Information supplied:
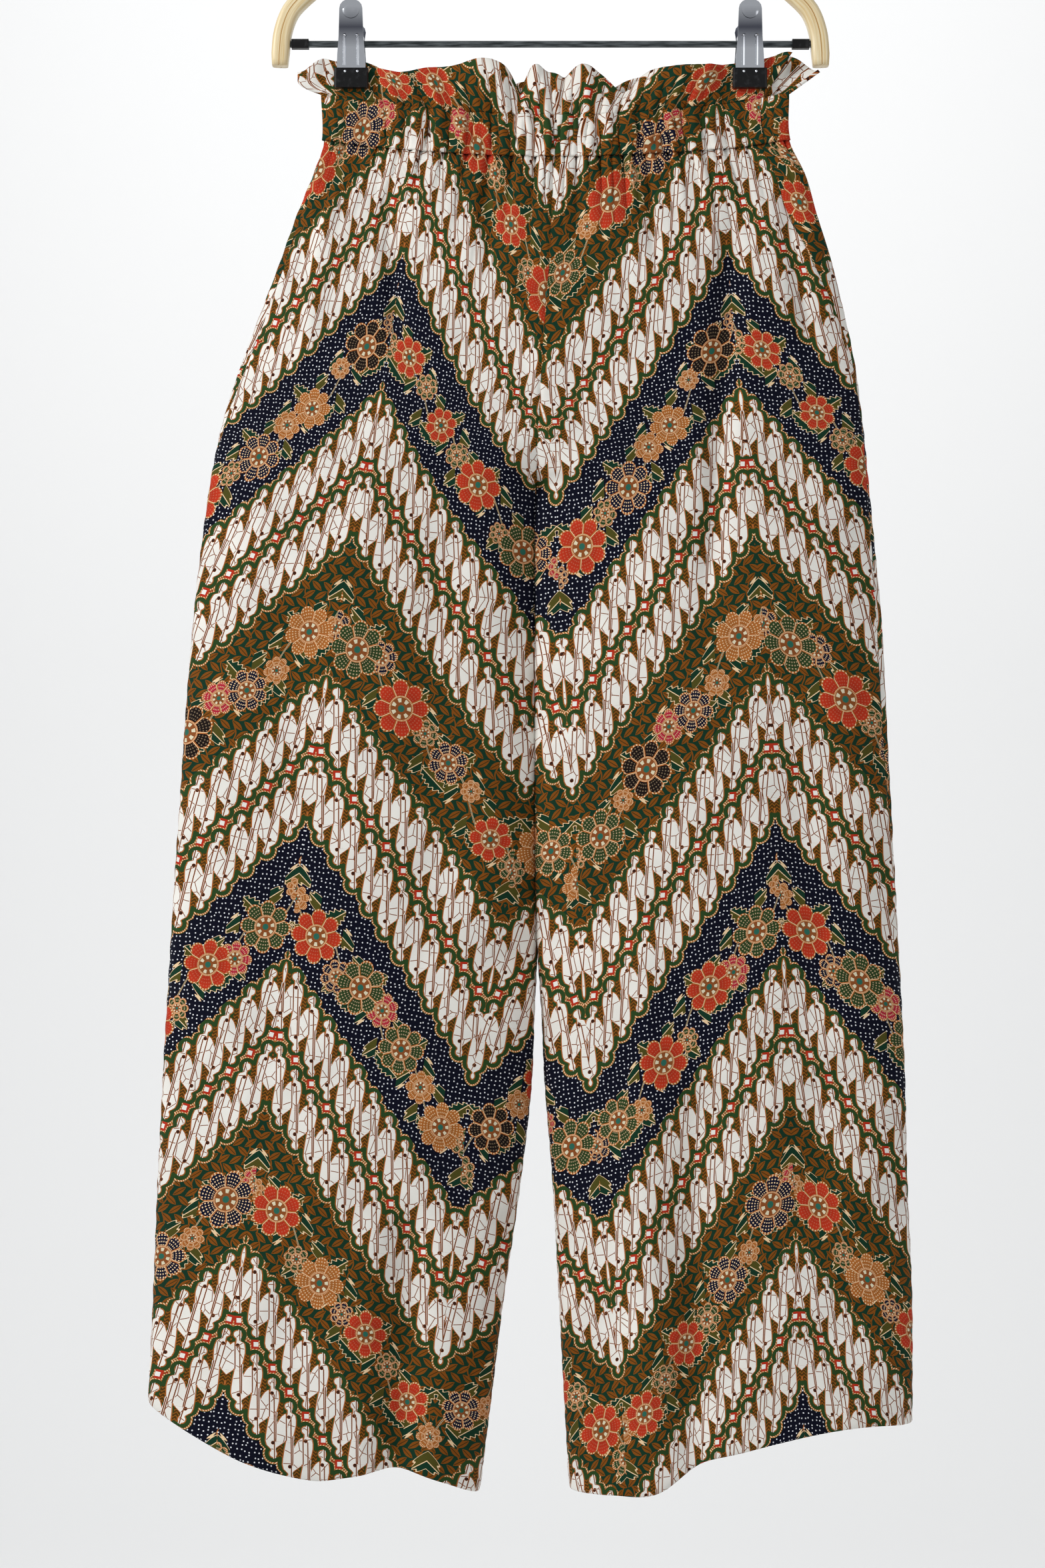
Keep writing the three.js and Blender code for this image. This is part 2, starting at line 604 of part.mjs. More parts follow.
// Booleans
function toSolid(geometry) {
  const bare = geometry.clone();
  for (const name of Object.keys(bare.attributes)) {
    if (name !== 'position') bare.deleteAttribute(name);
  }
  const merged = mergeVertices(bare, 1e-4);
  return new wasm.Manifold(new wasm.Mesh({
    numProp: 3,
    vertProperties: new Float32Array(merged.attributes.position.array),
    triVerts: new Uint32Array(merged.index.array),
  }));
}

function toGeometry(solid) {
  const mesh = solid.getMesh();
  const geometry = new THREE.BufferGeometry();
  geometry.setAttribute('position', new THREE.Float32BufferAttribute(Array.from(mesh.vertProperties), 3));
  geometry.setIndex(Array.from(mesh.triVerts));
  geometry.computeVertexNormals();
  return geometry;
}

function boxAt(width, depth, height, x, y, z) {
  return new THREE.BoxGeometry(width, depth, height).translate(x, y, z);
}

// Rounded rectangle outline, as [across, up] corners.
function roundedOutline(width, height, radius, steps = 3) {
  const outline = [];
  const corners = [[1, 1, 0], [-1, 1, 1], [-1, -1, 2], [1, -1, 3]];
  for (const [signX, signY, quarter] of corners) {
    for (let i = 0; i <= steps; i += 1) {
      const angle = ((quarter + i / steps) * Math.PI) / 2;
      outline.push([
        signX * (width / 2 - radius) + radius * Math.cos(angle),
        signY * (height / 2 - radius) + radius * Math.sin(angle),
      ]);
    }
  }
  return outline;
}

function extrudeOutline(outline, depth) {
  const shape = new THREE.Shape(outline.map(([x, y]) => new THREE.Vector2(x, y)));
  return new THREE.ExtrudeGeometry(shape, { depth, bevelEnabled: false });
}

// Hanger: the bow, with a blind socket in each turned-down end for the bar
function hangerBow() {
  const half = [
    [BOW_TIP.x, BOW_TIP.z], [188.2, -176], [186.6, -162], [181.5, -148], [173.4, -138.6],
    [160, -128], [140, -119], [115, -111.5], [85, -103.5], [50, -94.5], [20, -89.2], [0, -88],
  ];
  const curve = new THREE.CatmullRomCurve3([
    ...half.map(([x, z]) => new THREE.Vector3(-x, 0, z)),
    ...half.slice(0, -1).reverse().map(([x, z]) => new THREE.Vector3(x, 0, z)),
  ], false, 'centripetal');
  const path = curve.getPoints(36).map((point) => [point.x, point.z]);
  const profile = roundedOutline(BOW_SECTION.across, BOW_SECTION.deep, BOW_EDGE, 2);
  const bow = toSolid(sweepInPlane(path, profile));
  const socket = barBore(2 * (BAR.halfLength + SEAM_GAP), 0);
  const boreRadius = HOOK.wire / 2 + SEAM_GAP;
  const boreDepth = 20;
  const bore = new THREE.CylinderGeometry(boreRadius, boreRadius, boreDepth, 12).rotateX(Math.PI / 2);
  bore.translate(0, 0, HOOK.foot - SEAM_GAP + boreDepth / 2);
  return toGeometry(bow.subtract(socket).subtract(toSolid(bore)));
}

// The hook: a straight neck set in the bow, and an open round that bears on the rail
function hangerHook() {
  const centreZ = HOOK.wire / 2 - HOOK.bend;
  const points = [[0, HOOK.foot], [0, -74], [0, -62], [1.5, -52], [8, -43.5]];
  for (let degrees = -46; degrees <= 196; degrees += 22) {
    const angle = (degrees * Math.PI) / 180;
    points.push([HOOK.bend * Math.cos(angle), centreZ + HOOK.bend * Math.sin(angle)]);
  }
  const nodes = points.map(([x, z]) => new THREE.Vector3(x, 0, z));
  const curve = new THREE.CatmullRomCurve3(nodes, false, 'centripetal');
  const path = curve.getPoints(40).map((point) => [point.x, point.z]);
  const profile = Array.from({ length: 8 }, (_, i) => {
    const angle = ((i + 0.5) * Math.PI) / 4;
    return [(HOOK.wire / 2) * Math.cos(angle), (HOOK.wire / 2) * Math.sin(angle)];
  });
  return sweepInPlane(path, profile);
}

function bar() {
  return boxAt(2 * BAR.halfLength, BAR.thickness, BAR.height, 0, 0, BAR_LEVEL);
}

// The room that the bar takes in a piece that it passes through
function barBore(length, x) {
  return toSolid(boxAt(length, BAR.thickness + 2 * SEAM_GAP, BAR.height + 2 * SEAM_GAP, x, 0, BAR_LEVEL));
}

// Rubber sleeves on the ends of the bar, against the bow
function barSleeve(sign) {
  const outline = roundedOutline(SLEEVE.height, SLEEVE.depth, SLEEVE.edge, 3);
  const body = extrudeOutline(outline, SLEEVE.length).rotateY(Math.PI / 2).rotateX(Math.PI / 2);
  body.translate(sign > 0 ? SLEEVE.from : -SLEEVE.from - SLEEVE.length, 0, BAR_LEVEL);
  return toGeometry(toSolid(body).subtract(barBore(3 * SLEEVE.length, sign * SLEEVE.from)));
}

// Clips: two pressed plates pivot on the bar, a spring strip holds their tops apart, and
// their lower ends sit in rubber jaws that nip the frill
const CLIP = {
  plate: 1, lean: 0.105, top: -140.6, backTop: -152, foot: -192, footHalf: 9.4, footY: 4.9,
  headHalf: 8, backHeadHalf: 9.5, jawTop: -188, jawBottom: -201.6, jawWidth: 24, jawDepth: 5.4,
};
const RIB = { x: 4.7, radius: 1.1, length: 20, middle: 16 };
const EAR = { x: 8.1, backX: 6.6, wide: 1, deep: 9, high: 11, middle: 20.4 };

function clipPlate(sign, face) {
  const front = face === 'front';
  const top = front ? CLIP.top : CLIP.backTop;
  const headHalf = front ? CLIP.headHalf : CLIP.backHeadHalf;
  const headRise = headHalf * 0.8;
  const height = top - CLIP.foot;
  const flank = [[CLIP.footHalf, 0], [10, 6], [9.6, 14], [8.6, 26]];
  const outline = [...flank];
  for (let i = 0; i <= 8; i += 1) {
    const angle = (i * Math.PI) / 8;
    outline.push([headHalf * Math.cos(angle), height - headRise + headRise * Math.sin(angle)]);
  }
  outline.push(...flank.map(([x, z]) => [-x, z]).reverse());
  const sheet = extrudeOutline(outline, CLIP.plate).rotateX(Math.PI / 2).translate(0, CLIP.plate / 2, 0);
  let solid = toSolid(sheet);
  for (const x of [-RIB.x, RIB.x]) {
    const rib = new THREE.CylinderGeometry(RIB.radius, RIB.radius, RIB.length, 10).rotateX(Math.PI / 2);
    rib.translate(x, -CLIP.plate / 2, RIB.middle);
    solid = solid.add(toSolid(rib));
  }
  const earX = front ? EAR.x : EAR.backX;
  for (const x of [-earX, earX]) {
    const ear = boxAt(EAR.wide, EAR.deep, EAR.high, x, EAR.deep / 2, EAR.middle);
    solid = solid.add(toSolid(ear));
  }
  const geometry = toGeometry(solid);
  geometry.rotateX(CLIP.lean).translate(0, -CLIP.footY, CLIP.foot);
  if (!front) geometry.rotateZ(Math.PI);
  geometry.translate(sign * CLIP_X, 0, 0);
  return toGeometry(toSolid(geometry).subtract(barBore(3 * CLIP.jawWidth, sign * CLIP_X)));
}

function clipJaw(sign, face) {
  const turn = face === 'front' ? -1 : 1;
  const height = CLIP.jawTop - CLIP.jawBottom;
  const outline = roundedOutline(CLIP.jawWidth, CLIP.jawDepth, 1.6, 3);
  const body = extrudeOutline(outline, height);
  const middleY = turn * (NIP + LEG_WALL / 2 + SEAM_GAP + CLIP.jawDepth / 2);
  body.translate(sign * CLIP_X, middleY, CLIP.jawBottom);
  const slotWidth = 21.2;
  const slotDepth = CLIP.plate + 1.4;
  const slotHeight = 2 * (CLIP.jawTop - CLIP.foot) + 0.8;
  const slot = boxAt(slotWidth, slotDepth, slotHeight, 0, 0, 0);
  slot.translate(sign * CLIP_X, turn * (CLIP.footY + 0.22), CLIP.jawTop);
  return toGeometry(toSolid(body).subtract(toSolid(slot)));
}

// The spring is a U of flat strip that stands on the bar between the plates.
function clipSpring(sign) {
  const wall = 0.8;
  const width = 9;
  const half = [[2, -167.1], [4.2, -164], [6.4, -158], [7.3, -151.5]];
  const outer = [...half.map(([y, z]) => [-y, z]).reverse(), ...half];
  const inner = outer.map(([y, z]) => {
    const rise = Math.abs(y) === half[0][0] ? wall : wall / 4;
    return [y - Math.sign(y) * wall, z + rise];
  });
  const strip = extrudeOutline([...outer, ...inner.reverse()], width);
  strip.rotateX(Math.PI / 2).rotateZ(Math.PI / 2);
  return strip.translate(sign * CLIP_X - width / 2, 0, 0);
}

// Materials and assembly
const MATERIALS = {
  batik: { color: 0x9a6a3c, roughness: 0.85, metalness: 0 },
  wood: { color: 0xe6cf9e, roughness: 0.45, metalness: 0 },
  chrome: { color: 0xd8dade, roughness: 0.15, metalness: 1 },
  steel: { color: 0x8b8f93, roughness: 0.35, metalness: 1 },
  rubber: { color: 0x131313, roughness: 0.5, metalness: 0 },
};

const model = new THREE.Group();

function addPiece(name, geometry, finish) {
  const mesh = new THREE.Mesh(geometry, new THREE.MeshStandardMaterial(MATERIALS[finish]));
  mesh.name = name;
  model.add(mesh);
}

for (const face of ['front', 'back']) {
  addPiece(`right_leg_${face}`, legPanel('right', face), 'batik');
  addPiece(`left_leg_${face}`, legPanel('left', face), 'batik');
  addPiece(`waist_casing_${face}`, casing(face), 'batik');
  addPiece(`waist_frill_${face}`, frill(face), 'batik');
}

addPiece('hanger_bow', hangerBow(), 'wood');
addPiece('hanger_hook', hangerHook(), 'chrome');
addPiece('hanger_bar', bar(), 'steel');
for (const [name, sign] of [['right', -1], ['left', 1]]) {
  addPiece(`${name}_bar_sleeve`, barSleeve(sign), 'rubber');
  addPiece(`${name}_clip_front_plate`, clipPlate(sign, 'front'), 'chrome');
  addPiece(`${name}_clip_back_plate`, clipPlate(sign, 'back'), 'chrome');
  addPiece(`${name}_clip_spring`, clipSpring(sign), 'steel');
  addPiece(`${name}_clip_front_jaw`, clipJaw(sign, 'front'), 'rubber');
  addPiece(`${name}_clip_back_jaw`, clipJaw(sign, 'back'), 'rubber');
}

export default model;
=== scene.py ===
# %% [markdown]
# # Batik lounge pants on a clip hanger
# A pair of wide-leg trousers in printed cotton hangs flat from the two clips of a wooden hanger.
# The cloth is the main thing: a frill stands over an elastic casing, the legs fall from its
# gathers, and a chevron print runs over all of it. Lengths in this lesson are in millimetres and
# become metres only when a mesh is made, because cloth sizes read best that way.

# %% Load the frame
import math

import bpy
import numpy as np
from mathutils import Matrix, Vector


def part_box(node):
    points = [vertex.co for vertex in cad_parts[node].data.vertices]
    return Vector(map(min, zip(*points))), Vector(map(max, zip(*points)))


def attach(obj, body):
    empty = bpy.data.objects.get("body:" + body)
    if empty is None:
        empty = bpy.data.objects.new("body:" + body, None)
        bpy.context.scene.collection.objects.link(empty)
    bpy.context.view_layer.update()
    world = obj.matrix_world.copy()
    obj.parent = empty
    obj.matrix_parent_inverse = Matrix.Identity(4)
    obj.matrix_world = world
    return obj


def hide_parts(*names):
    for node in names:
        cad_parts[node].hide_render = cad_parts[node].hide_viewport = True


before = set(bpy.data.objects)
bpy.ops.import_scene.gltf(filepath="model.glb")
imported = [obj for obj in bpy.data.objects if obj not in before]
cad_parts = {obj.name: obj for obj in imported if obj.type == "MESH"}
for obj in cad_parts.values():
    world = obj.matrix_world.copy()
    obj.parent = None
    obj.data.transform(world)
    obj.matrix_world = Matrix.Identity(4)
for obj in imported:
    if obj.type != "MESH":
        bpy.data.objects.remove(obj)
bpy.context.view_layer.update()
MM = 0.001

# %% [markdown]
# ## Camera
# The picture looks straight at the garment from about two metres, level with its middle, and its
# upper edge cuts the hanger. A camera is placed from what the frame must hold: at the garment's
# distance the view is 1.094 m high, which gives the lens.

# %% Camera
VIEW_HEIGHT = 1.0937
DISTANCE = 2.0
VIEW_MIDDLE = (-19.5, -685.9)
camera_data = bpy.data.cameras.new("camera")
camera_data.sensor_width = 36.0
camera_data.lens = camera_data.sensor_width * DISTANCE / VIEW_HEIGHT
camera_data.clip_end = 60.0
camera = bpy.data.objects.new("camera", camera_data)
camera.location = (VIEW_MIDDLE[0] * MM, -DISTANCE, VIEW_MIDDLE[1] * MM)
camera.rotation_euler = (math.pi / 2, 0.0, 0.0)
bpy.context.scene.collection.objects.link(camera)
bpy.context.scene.camera = camera
print("lens", round(camera_data.lens, 2), "mm")

# %% [markdown]
# ## Curves through a few numbers
# A garment is described best by a few levels, as a maker measures it. A smooth curve through such
# rows gives every level between them. Each helper here takes whole numpy arrays.

# %% Curves and blends


def mix(a, b, t):
    """a at t = 0 and b at t = 1, in a straight line between."""
    return a + (b - a) * t


def smooth(low, high, value):
    """Rises from 0 at low to 1 at high as 3t^2 - 2t^3."""
    t = np.clip((value - low) / (high - low), 0, 1)
    return t * t * (3 - 2 * t)


def bell(distance, width):
    """exp(-(distance / width)^2): 1 in the middle and close to 0 two widths away."""
    return np.exp(-((distance / width) ** 2))


def unit(vectors):
    """Vectors divided by their own lengths."""
    return vectors / np.maximum(np.linalg.norm(vectors, axis=-1, keepdims=True), 1e-9)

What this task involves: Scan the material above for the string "Identity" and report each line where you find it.

Response to the task:
    obj.matrix_parent_inverse = Matrix.Identity(4)
    obj.matrix_world = Matrix.Identity(4)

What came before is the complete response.